-- Begin SUPPLIED INFORMATION --

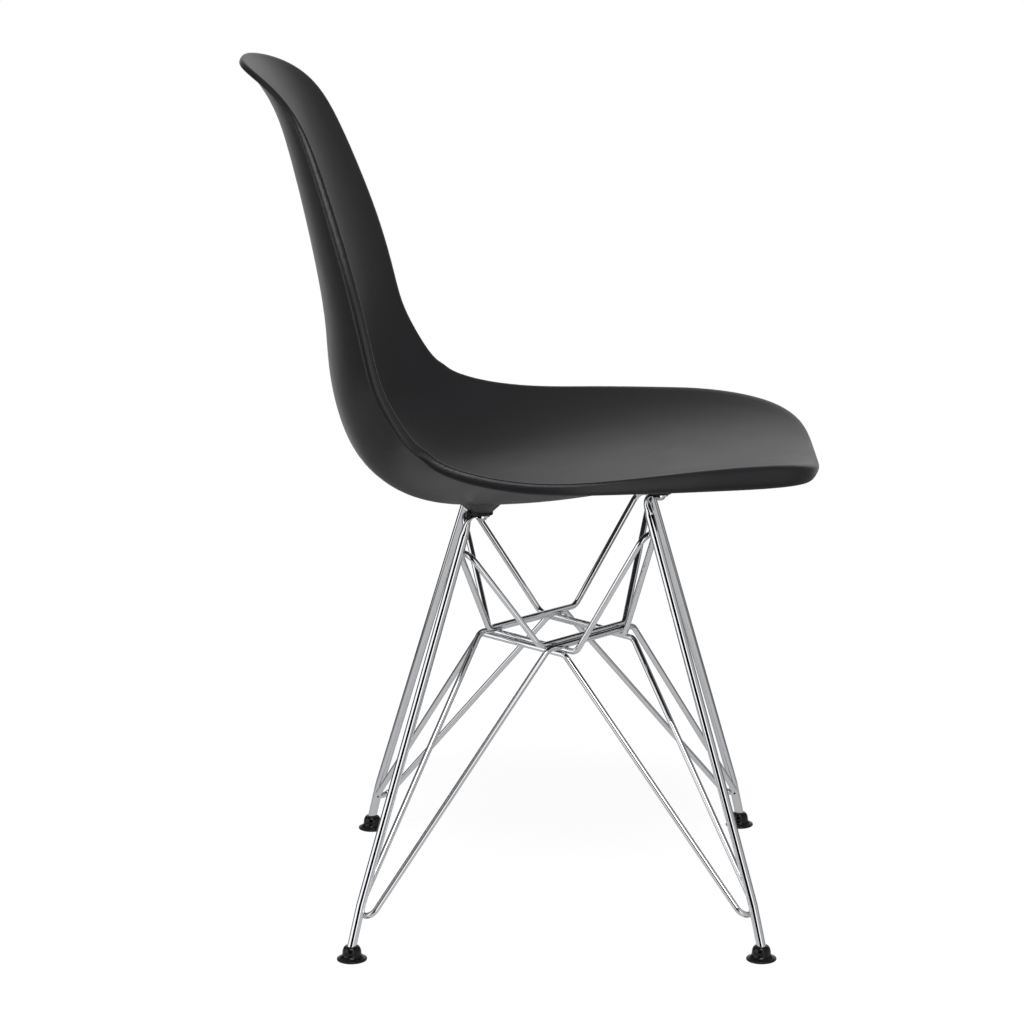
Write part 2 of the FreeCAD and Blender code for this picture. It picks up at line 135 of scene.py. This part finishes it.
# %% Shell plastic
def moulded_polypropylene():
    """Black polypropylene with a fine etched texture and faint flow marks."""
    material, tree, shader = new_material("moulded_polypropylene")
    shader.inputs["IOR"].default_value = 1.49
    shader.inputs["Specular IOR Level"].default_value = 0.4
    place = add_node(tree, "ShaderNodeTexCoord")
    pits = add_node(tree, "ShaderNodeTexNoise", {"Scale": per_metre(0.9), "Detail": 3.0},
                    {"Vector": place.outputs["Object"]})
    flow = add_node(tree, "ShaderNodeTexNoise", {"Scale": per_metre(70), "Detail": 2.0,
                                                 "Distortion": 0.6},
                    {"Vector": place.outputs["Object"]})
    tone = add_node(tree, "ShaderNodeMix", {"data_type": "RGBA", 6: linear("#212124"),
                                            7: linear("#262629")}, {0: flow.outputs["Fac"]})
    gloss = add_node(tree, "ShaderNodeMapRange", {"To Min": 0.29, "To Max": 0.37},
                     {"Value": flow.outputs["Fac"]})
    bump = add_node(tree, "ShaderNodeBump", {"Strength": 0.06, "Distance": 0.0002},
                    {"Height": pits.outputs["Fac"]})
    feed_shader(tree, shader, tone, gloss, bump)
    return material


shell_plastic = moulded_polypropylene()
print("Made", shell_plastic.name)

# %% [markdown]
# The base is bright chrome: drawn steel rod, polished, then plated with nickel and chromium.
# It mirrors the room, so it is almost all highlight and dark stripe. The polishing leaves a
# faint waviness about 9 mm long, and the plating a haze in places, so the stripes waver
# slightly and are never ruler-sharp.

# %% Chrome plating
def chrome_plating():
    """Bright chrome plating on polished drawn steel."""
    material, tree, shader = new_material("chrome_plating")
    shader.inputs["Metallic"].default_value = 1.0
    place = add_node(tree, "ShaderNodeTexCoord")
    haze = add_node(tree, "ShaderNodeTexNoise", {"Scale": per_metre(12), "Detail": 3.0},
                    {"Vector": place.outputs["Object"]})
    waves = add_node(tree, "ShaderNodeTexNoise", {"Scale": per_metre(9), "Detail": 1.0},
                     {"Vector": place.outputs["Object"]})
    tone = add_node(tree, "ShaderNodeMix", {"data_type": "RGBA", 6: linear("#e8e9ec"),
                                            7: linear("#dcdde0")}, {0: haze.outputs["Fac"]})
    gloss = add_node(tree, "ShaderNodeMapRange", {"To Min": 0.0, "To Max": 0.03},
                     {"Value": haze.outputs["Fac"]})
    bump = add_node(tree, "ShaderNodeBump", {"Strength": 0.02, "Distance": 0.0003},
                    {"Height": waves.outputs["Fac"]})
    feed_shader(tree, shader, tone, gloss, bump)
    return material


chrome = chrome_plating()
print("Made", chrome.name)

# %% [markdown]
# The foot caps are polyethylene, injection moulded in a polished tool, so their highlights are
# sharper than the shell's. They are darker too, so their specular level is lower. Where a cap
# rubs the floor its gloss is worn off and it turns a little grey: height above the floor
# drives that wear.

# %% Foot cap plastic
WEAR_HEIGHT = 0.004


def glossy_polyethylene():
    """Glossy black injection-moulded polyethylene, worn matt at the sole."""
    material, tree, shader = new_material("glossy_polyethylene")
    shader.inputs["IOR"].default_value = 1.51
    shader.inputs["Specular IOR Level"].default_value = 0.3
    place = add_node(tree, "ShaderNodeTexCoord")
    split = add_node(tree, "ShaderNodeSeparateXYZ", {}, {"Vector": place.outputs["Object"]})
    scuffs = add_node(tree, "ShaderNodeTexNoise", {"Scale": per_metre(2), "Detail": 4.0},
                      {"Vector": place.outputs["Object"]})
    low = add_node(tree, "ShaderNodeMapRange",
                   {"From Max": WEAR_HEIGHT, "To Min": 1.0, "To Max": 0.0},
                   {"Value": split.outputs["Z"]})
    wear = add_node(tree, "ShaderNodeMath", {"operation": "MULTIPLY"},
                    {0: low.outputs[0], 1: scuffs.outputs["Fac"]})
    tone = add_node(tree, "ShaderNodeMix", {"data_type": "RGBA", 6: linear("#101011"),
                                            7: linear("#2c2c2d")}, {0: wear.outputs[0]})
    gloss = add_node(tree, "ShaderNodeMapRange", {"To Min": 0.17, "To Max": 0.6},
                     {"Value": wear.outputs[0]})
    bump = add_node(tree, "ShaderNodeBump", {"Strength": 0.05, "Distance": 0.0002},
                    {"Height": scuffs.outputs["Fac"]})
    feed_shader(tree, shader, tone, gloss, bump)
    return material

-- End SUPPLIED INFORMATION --
-- Begin SUPPLIED INFORMATION --

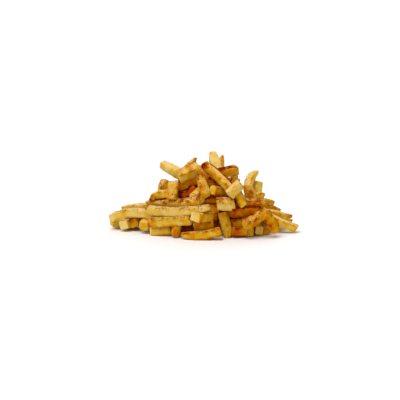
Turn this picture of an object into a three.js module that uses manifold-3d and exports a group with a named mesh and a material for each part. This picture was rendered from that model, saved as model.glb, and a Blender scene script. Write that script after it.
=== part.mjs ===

-- End SUPPLIED INFORMATION --
-- Begin SUPPLIED INFORMATION --

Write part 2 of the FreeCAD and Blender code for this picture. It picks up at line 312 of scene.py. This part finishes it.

-- End SUPPLIED INFORMATION --

Go through the material line by line. Show each line that contains the string "with".

WORKED ANSWER:
    """Black polypropylene with a fine etched texture and faint flow marks."""
# The base is bright chrome: drawn steel rod, polished, then plated with nickel and chromium.
Turn this picture of an object into a three.js module that uses manifold-3d and exports a group with a named mesh and a material for each part. This picture was rendered from that model, saved as model.glb, and a Blender scene script. Write that script after it.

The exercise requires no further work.